Well, the difference between ranks is 100 GoR (by definition of the EGF rating system). But 100 GoR is not the same as 100 Elo. See this diagram:

image947×731 11.5 KB

For the EGF the basic assumption is that handicap defines rank differences (after correcting for that half stone advantage for white). The EGF rating anchor is 7d where pro level play is assumed to start.

I suppose that a simpler system will work fine for a while, but the EGF system has been running for decades without adapting the system and the overall inflation/deflation seems to be fairly small. I can imagine that a go server faces extra challenges for maintaining ratings, but I think the EGF system has proven its quality for offline tournament games (which doesn’t mean it’s prefect).
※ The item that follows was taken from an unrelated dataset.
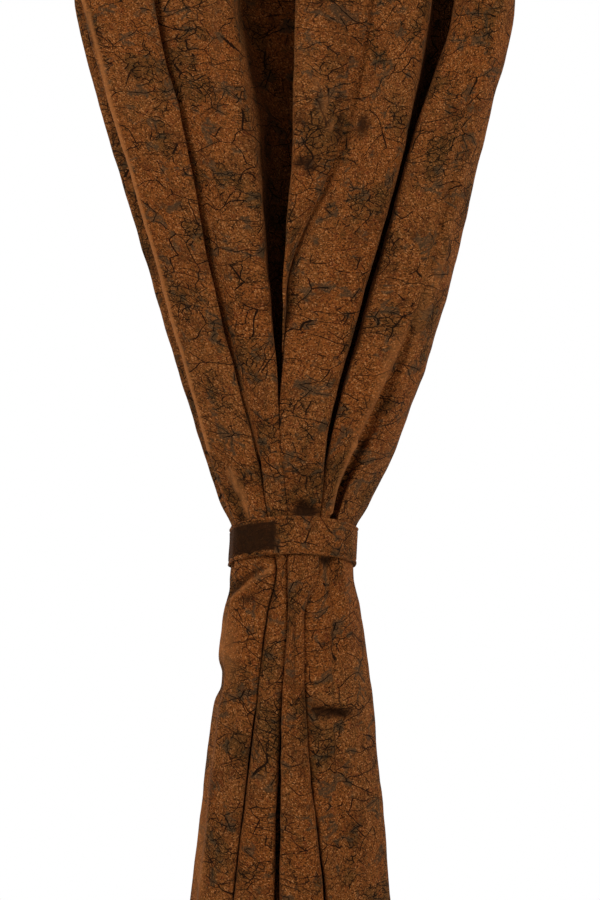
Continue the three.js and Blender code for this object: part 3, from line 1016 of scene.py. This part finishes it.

The main reason I think OGS should make it so that handicap games favor white by 0.5 stones on average is so their ranks have a better chance to be similar/comparable to others. EGF, AGA, KGS, and IGS all use this assumption. So if OGS does not use that same assumption, the definition of ranks is different, and will probably lead to differences.

There is a good theory for why it’s done this way. The difference between H1 and H2 is 1 full stone. Same for H2 to H3 etc. It’s as if black plays a move, white passes, then black plays again. But the difference between H0 and H1 is not 1 full stone, it’s 0.5 stones. In a H0 game, Black pays 6.5 komi. To make a full stone difference, it would be like Black passes, and White moves first instead. In that case though, White is moving first, but still receives 6.5 komi. According to this logic, a true 1 full stone handicap game would be where Black moves first and receives 6.5 komi (-6.5 komi). Since the traditional system makes a H1 game 0.5 komi, that is only half the points compensation of a theoretical 1 stone difference.

It’s true in real life we don’t know if these theories match reality. But IMO OGS should not create their own new theory, because that will make their system different from most other systems out there now.